Task requirements:
Output the data exactly, with every line intact.

Data section:
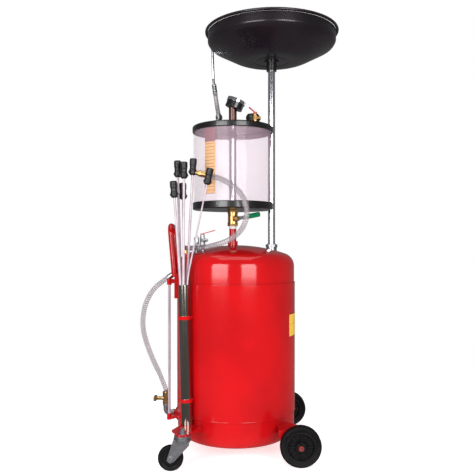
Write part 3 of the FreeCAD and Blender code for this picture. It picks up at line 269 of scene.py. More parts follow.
def prism(name: str, outline: Array, origin: Array, axis: Vector3, thickness: float,
          hint: Vector3 = (1.0, 0.0, 0.0), edge: float = 0.0) -> bpy.types.Object:
    """A plate of any outline, with its edges rounded by a bevel.

    A vertex is origin + x u + y v + h w, with h either 0 or the thickness.

    Args:
        name: The piece's name.
        outline: (x, y) points of the plate.
        origin: Where x, y and h are zero.
        axis: Direction of the thickness.
        thickness: The plate's thickness.
        hint: Roughly the direction of x.
        edge: Width of the edges' bevel.

    Returns:
        The new object.
    """
    across, along, up = basis(np.array(axis), hint)
    flat = origin + outline[:, :1] * across + outline[:, 1:] * along
    count = len(outline)
    faces = grid_faces(2, count, False, True)
    faces += [list(range(count))[::-1], list(range(count, 2 * count))]
    piece = make_object(name, np.vstack([flat, flat + up * thickness]), faces)
    if edge > 0:
        bevel = piece.modifiers.new("edge", "BEVEL")
        bevel.width = edge
        bevel.segments = 2
        bevel.limit_method = "ANGLE"
    return piece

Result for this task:
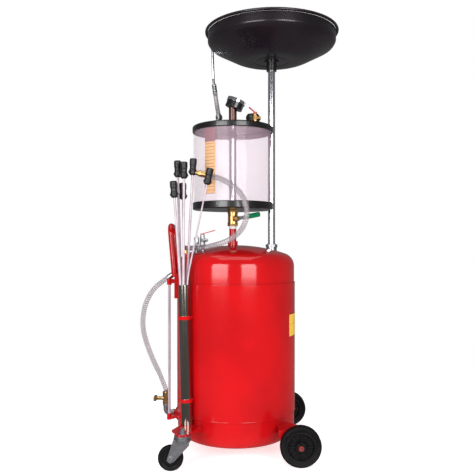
Write part 3 of the FreeCAD and Blender code for this picture. It picks up at line 269 of scene.py. More parts follow.
def prism(name: str, outline: Array, origin: Array, axis: Vector3, thickness: float,
          hint: Vector3 = (1.0, 0.0, 0.0), edge: float = 0.0) -> bpy.types.Object:
    """A plate of any outline, with its edges rounded by a bevel.

    A vertex is origin + x u + y v + h w, with h either 0 or the thickness.

    Args:
        name: The piece's name.
        outline: (x, y) points of the plate.
        origin: Where x, y and h are zero.
        axis: Direction of the thickness.
        thickness: The plate's thickness.
        hint: Roughly the direction of x.
        edge: Width of the edges' bevel.

    Returns:
        The new object.
    """
    across, along, up = basis(np.array(axis), hint)
    flat = origin + outline[:, :1] * across + outline[:, 1:] * along
    count = len(outline)
    faces = grid_faces(2, count, False, True)
    faces += [list(range(count))[::-1], list(range(count, 2 * count))]
    piece = make_object(name, np.vstack([flat, flat + up * thickness]), faces)
    if edge > 0:
        bevel = piece.modifiers.new("edge", "BEVEL")
        bevel.width = edge
        bevel.segments = 2
        bevel.limit_method = "ANGLE"
    return piece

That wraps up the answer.